══ PROVIDED MATERIAL ══
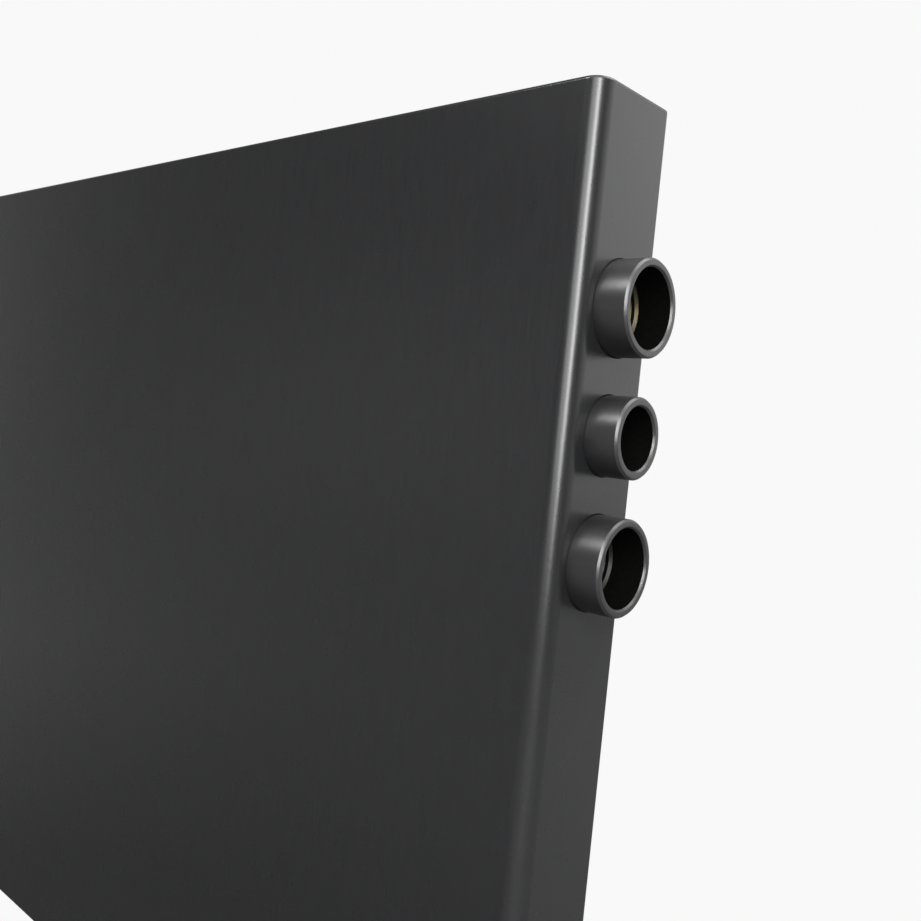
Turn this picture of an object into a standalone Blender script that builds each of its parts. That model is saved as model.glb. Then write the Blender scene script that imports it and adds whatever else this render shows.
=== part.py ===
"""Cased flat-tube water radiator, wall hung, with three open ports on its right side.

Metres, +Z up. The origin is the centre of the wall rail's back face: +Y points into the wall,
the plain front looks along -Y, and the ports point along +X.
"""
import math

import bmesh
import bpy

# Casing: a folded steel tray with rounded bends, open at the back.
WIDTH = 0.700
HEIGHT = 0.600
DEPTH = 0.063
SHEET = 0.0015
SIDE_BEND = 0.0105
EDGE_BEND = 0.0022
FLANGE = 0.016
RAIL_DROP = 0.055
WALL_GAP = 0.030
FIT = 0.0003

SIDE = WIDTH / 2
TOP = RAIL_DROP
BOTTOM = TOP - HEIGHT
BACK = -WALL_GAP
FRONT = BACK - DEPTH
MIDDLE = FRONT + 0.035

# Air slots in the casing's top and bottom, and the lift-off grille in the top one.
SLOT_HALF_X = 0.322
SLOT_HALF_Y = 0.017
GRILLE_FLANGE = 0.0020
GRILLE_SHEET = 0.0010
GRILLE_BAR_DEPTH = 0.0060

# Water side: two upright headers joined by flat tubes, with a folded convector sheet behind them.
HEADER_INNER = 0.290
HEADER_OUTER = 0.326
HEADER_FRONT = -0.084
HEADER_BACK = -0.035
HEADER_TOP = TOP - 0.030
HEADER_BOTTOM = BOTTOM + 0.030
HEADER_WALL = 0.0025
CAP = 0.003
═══
(WHAT TO DO)
Set down verbatim only the lines between the start of the data above and the line with "MIDDLE = FRONT + 0.035", both boundaries included.

(OUTPUT BELOW)
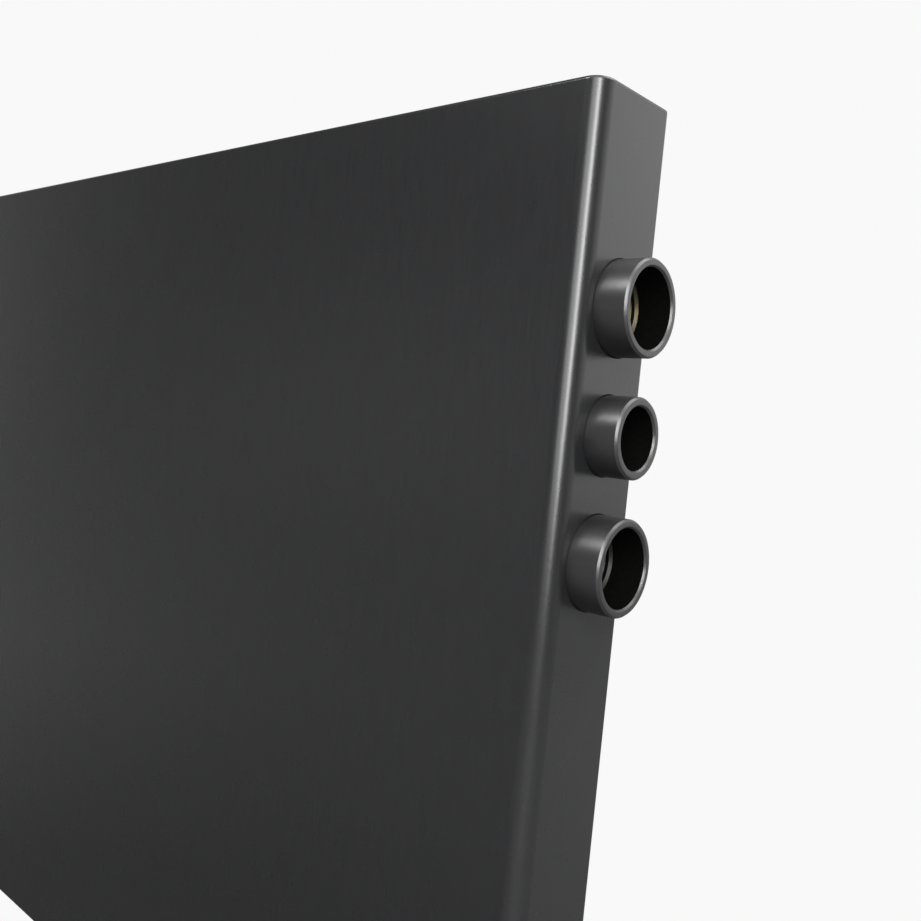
Turn this picture of an object into a standalone Blender script that builds each of its parts. That model is saved as model.glb. Then write the Blender scene script that imports it and adds whatever else this render shows.
=== part.py ===
"""Cased flat-tube water radiator, wall hung, with three open ports on its right side.

Metres, +Z up. The origin is the centre of the wall rail's back face: +Y points into the wall,
the plain front looks along -Y, and the ports point along +X.
"""
import math

import bmesh
import bpy

# Casing: a folded steel tray with rounded bends, open at the back.
WIDTH = 0.700
HEIGHT = 0.600
DEPTH = 0.063
SHEET = 0.0015
SIDE_BEND = 0.0105
EDGE_BEND = 0.0022
FLANGE = 0.016
RAIL_DROP = 0.055
WALL_GAP = 0.030
FIT = 0.0003

SIDE = WIDTH / 2
TOP = RAIL_DROP
BOTTOM = TOP - HEIGHT
BACK = -WALL_GAP
FRONT = BACK - DEPTH
MIDDLE = FRONT + 0.035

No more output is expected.